▶ [Exercise instructions]
Repeat the listing in full. Nothing may be added or left out.

• • • •

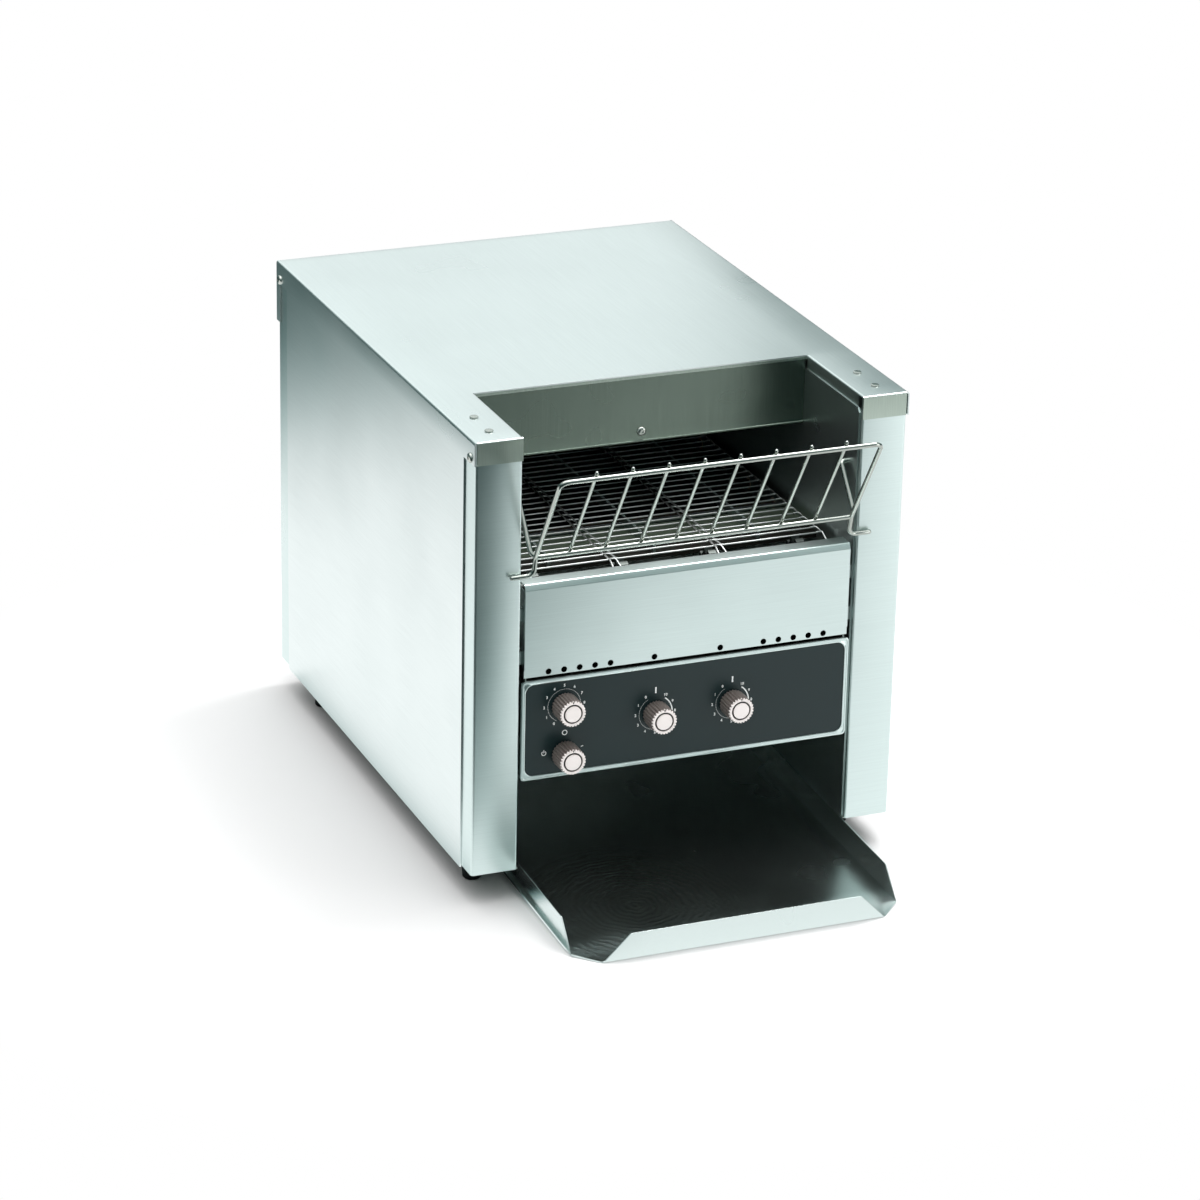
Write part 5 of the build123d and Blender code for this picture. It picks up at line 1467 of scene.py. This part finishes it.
    def mirror_rays(self, tree, rays):
        """Rays off metal or through glass."""
        return add_node(
            tree,
            "ShaderNodeMath",
            {"operation": "MAXIMUM"},
            {0: rays.outputs["Is Glossy Ray"], 1: rays.outputs["Is Transmission Ray"]},
        )

    def add_world(self, scene):
        """Surroundings: white where the camera sees them, a dim horizon under a white ceiling where metal
        and glass do, and a plain soft grey light on everything else."""
        world = bpy.data.worlds.new("studio")
        world.use_nodes = True
        tree = world.node_tree
        tree.nodes.clear()
        rays = add_node(tree, "ShaderNodeLightPath")
        place = add_node(tree, "ShaderNodeTexCoord")
        split = add_node(tree, "ShaderNodeSeparateXYZ", None, {"Vector": place.outputs["Generated"]})
        dome = fade(tree, split.outputs["Z"], 0.3, 0.95, 0.03, 1.55)
        soft = add_node(
            tree, "ShaderNodeBackground", {"Color": (1, 1, 1, 1)}, {"Strength": dome.outputs[0]}
        )
        height = fade(tree, split.outputs["Z"], 0.18, 0.8, 0.14, 1.0)
        tint = self.tinted(tree, height)
        mirror = add_node(
            tree, "ShaderNodeBackground", None, {"Color": tint, "Strength": height.outputs[0]}
        )
        white = add_node(tree, "ShaderNodeBackground", {"Color": (1, 1, 1, 1), "Strength": 1.0})
        shiny = self.mirror_rays(tree, rays)
        first = add_node(
            tree,
            "ShaderNodeMixShader",
            None,
            {0: shiny.outputs[0], 1: soft.outputs[0], 2: mirror.outputs[0]},
        )
        last = add_node(
            tree,
            "ShaderNodeMixShader",
            None,
            {0: rays.outputs["Is Camera Ray"], 1: first.outputs[0], 2: white.outputs[0]},
        )
        add_node(tree, "ShaderNodeOutputWorld", links={"Surface": last.outputs[0]})
        scene.world = world


# ================================================================ panel and start
OPERATORS = (
    ShellOperator,
    PostsOperator,
    SplashOperator,
    FrontPanelOperator,
    ControlPanelOperator,
    KnobsOperator,
    BeltOperator,
    RackOperator,
    TrayOperator,
    FastenersOperator,
    FeetOperator,
    BackOperator,
    InnerPartsOperator,
    StageOperator,
)


class ToasterPanel(bpy.types.Panel):
    """Lists the toaster's sizes and the operators that build it"""

    bl_idname = "VIEW3D_PT_toaster"
    bl_label = "Conveyor toaster"
    bl_space_type = "VIEW_3D"
    bl_region_type = "UI"
    bl_category = "Toaster"

    def draw(self, context):
        for settings in (context.scene.toaster_sizes, context.scene.toaster_stage):
            for name in type(settings).__annotations__:
                self.layout.prop(settings, name)
        for operator in OPERATORS:
            self.layout.operator(operator.bl_idname)


CLASSES = (ToasterSizes, ToasterStage, *OPERATORS, ToasterPanel)


def register():
    for kind in CLASSES:
        bpy.utils.register_class(kind)
    bpy.types.Scene.toaster_sizes = bpy.props.PointerProperty(type=ToasterSizes)
    bpy.types.Scene.toaster_stage = bpy.props.PointerProperty(type=ToasterStage)


def unregister():
    del bpy.types.Scene.toaster_stage
    del bpy.types.Scene.toaster_sizes
    for kind in reversed(CLASSES):
        bpy.utils.unregister_class(kind)


def main():
    """Builds everything in order."""
    register()
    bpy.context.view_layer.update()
    bpy.ops.toaster.shell()
    bpy.ops.toaster.posts()
    bpy.ops.toaster.splash()
    bpy.ops.toaster.front_panel()
    bpy.ops.toaster.control_panel()
    bpy.ops.toaster.knobs()
    bpy.ops.toaster.belt()
    bpy.ops.toaster.rack()
    bpy.ops.toaster.tray()
    bpy.ops.toaster.fasteners()
    bpy.ops.toaster.feet()
    bpy.ops.toaster.back()
    bpy.ops.toaster.inner_parts()
    bpy.ops.toaster.stage()


if __name__ == "__main__":
    main()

• • • •

▶ [Task response]
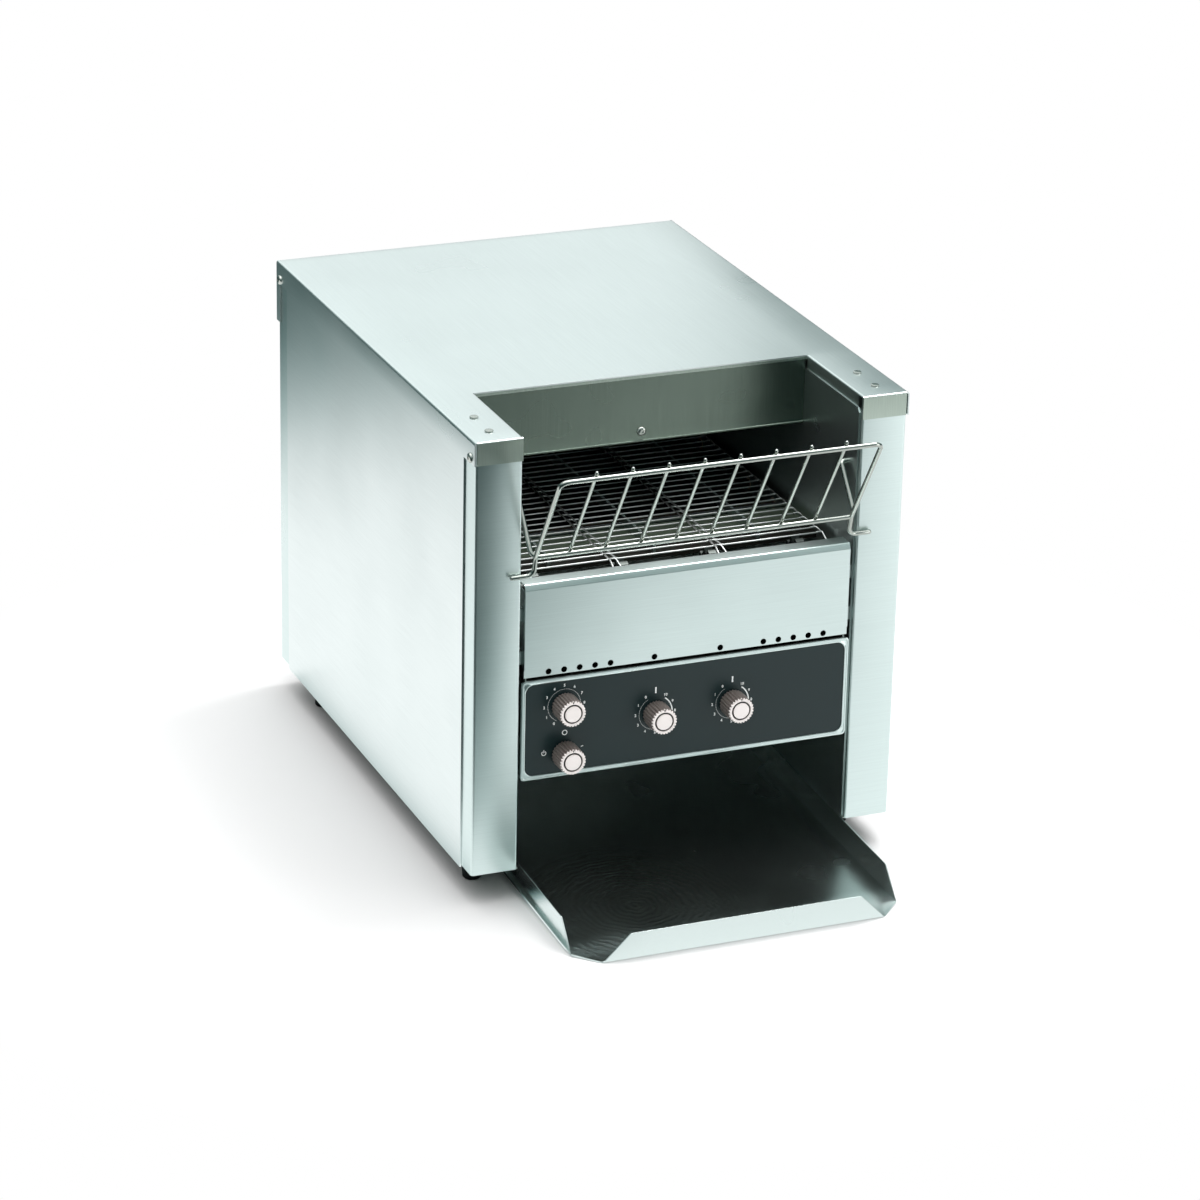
Write part 5 of the build123d and Blender code for this picture. It picks up at line 1467 of scene.py. This part finishes it.
    def mirror_rays(self, tree, rays):
        """Rays off metal or through glass."""
        return add_node(
            tree,
            "ShaderNodeMath",
            {"operation": "MAXIMUM"},
            {0: rays.outputs["Is Glossy Ray"], 1: rays.outputs["Is Transmission Ray"]},
        )

    def add_world(self, scene):
        """Surroundings: white where the camera sees them, a dim horizon under a white ceiling where metal
        and glass do, and a plain soft grey light on everything else."""
        world = bpy.data.worlds.new("studio")
        world.use_nodes = True
        tree = world.node_tree
        tree.nodes.clear()
        rays = add_node(tree, "ShaderNodeLightPath")
        place = add_node(tree, "ShaderNodeTexCoord")
        split = add_node(tree, "ShaderNodeSeparateXYZ", None, {"Vector": place.outputs["Generated"]})
        dome = fade(tree, split.outputs["Z"], 0.3, 0.95, 0.03, 1.55)
        soft = add_node(
            tree, "ShaderNodeBackground", {"Color": (1, 1, 1, 1)}, {"Strength": dome.outputs[0]}
        )
        height = fade(tree, split.outputs["Z"], 0.18, 0.8, 0.14, 1.0)
        tint = self.tinted(tree, height)
        mirror = add_node(
            tree, "ShaderNodeBackground", None, {"Color": tint, "Strength": height.outputs[0]}
        )
        white = add_node(tree, "ShaderNodeBackground", {"Color": (1, 1, 1, 1), "Strength": 1.0})
        shiny = self.mirror_rays(tree, rays)
        first = add_node(
            tree,
            "ShaderNodeMixShader",
            None,
            {0: shiny.outputs[0], 1: soft.outputs[0], 2: mirror.outputs[0]},
        )
        last = add_node(
            tree,
            "ShaderNodeMixShader",
            None,
            {0: rays.outputs["Is Camera Ray"], 1: first.outputs[0], 2: white.outputs[0]},
        )
        add_node(tree, "ShaderNodeOutputWorld", links={"Surface": last.outputs[0]})
        scene.world = world


# ================================================================ panel and start
OPERATORS = (
    ShellOperator,
    PostsOperator,
    SplashOperator,
    FrontPanelOperator,
    ControlPanelOperator,
    KnobsOperator,
    BeltOperator,
    RackOperator,
    TrayOperator,
    FastenersOperator,
    FeetOperator,
    BackOperator,
    InnerPartsOperator,
    StageOperator,
)


class ToasterPanel(bpy.types.Panel):
    """Lists the toaster's sizes and the operators that build it"""

    bl_idname = "VIEW3D_PT_toaster"
    bl_label = "Conveyor toaster"
    bl_space_type = "VIEW_3D"
    bl_region_type = "UI"
    bl_category = "Toaster"

    def draw(self, context):
        for settings in (context.scene.toaster_sizes, context.scene.toaster_stage):
            for name in type(settings).__annotations__:
                self.layout.prop(settings, name)
        for operator in OPERATORS:
            self.layout.operator(operator.bl_idname)


CLASSES = (ToasterSizes, ToasterStage, *OPERATORS, ToasterPanel)


def register():
    for kind in CLASSES:
        bpy.utils.register_class(kind)
    bpy.types.Scene.toaster_sizes = bpy.props.PointerProperty(type=ToasterSizes)
    bpy.types.Scene.toaster_stage = bpy.props.PointerProperty(type=ToasterStage)


def unregister():
    del bpy.types.Scene.toaster_stage
    del bpy.types.Scene.toaster_sizes
    for kind in reversed(CLASSES):
        bpy.utils.unregister_class(kind)


def main():
    """Builds everything in order."""
    register()
    bpy.context.view_layer.update()
    bpy.ops.toaster.shell()
    bpy.ops.toaster.posts()
    bpy.ops.toaster.splash()
    bpy.ops.toaster.front_panel()
    bpy.ops.toaster.control_panel()
    bpy.ops.toaster.knobs()
    bpy.ops.toaster.belt()
    bpy.ops.toaster.rack()
    bpy.ops.toaster.tray()
    bpy.ops.toaster.fasteners()
    bpy.ops.toaster.feet()
    bpy.ops.toaster.back()
    bpy.ops.toaster.inner_parts()
    bpy.ops.toaster.stage()


if __name__ == "__main__":
    main()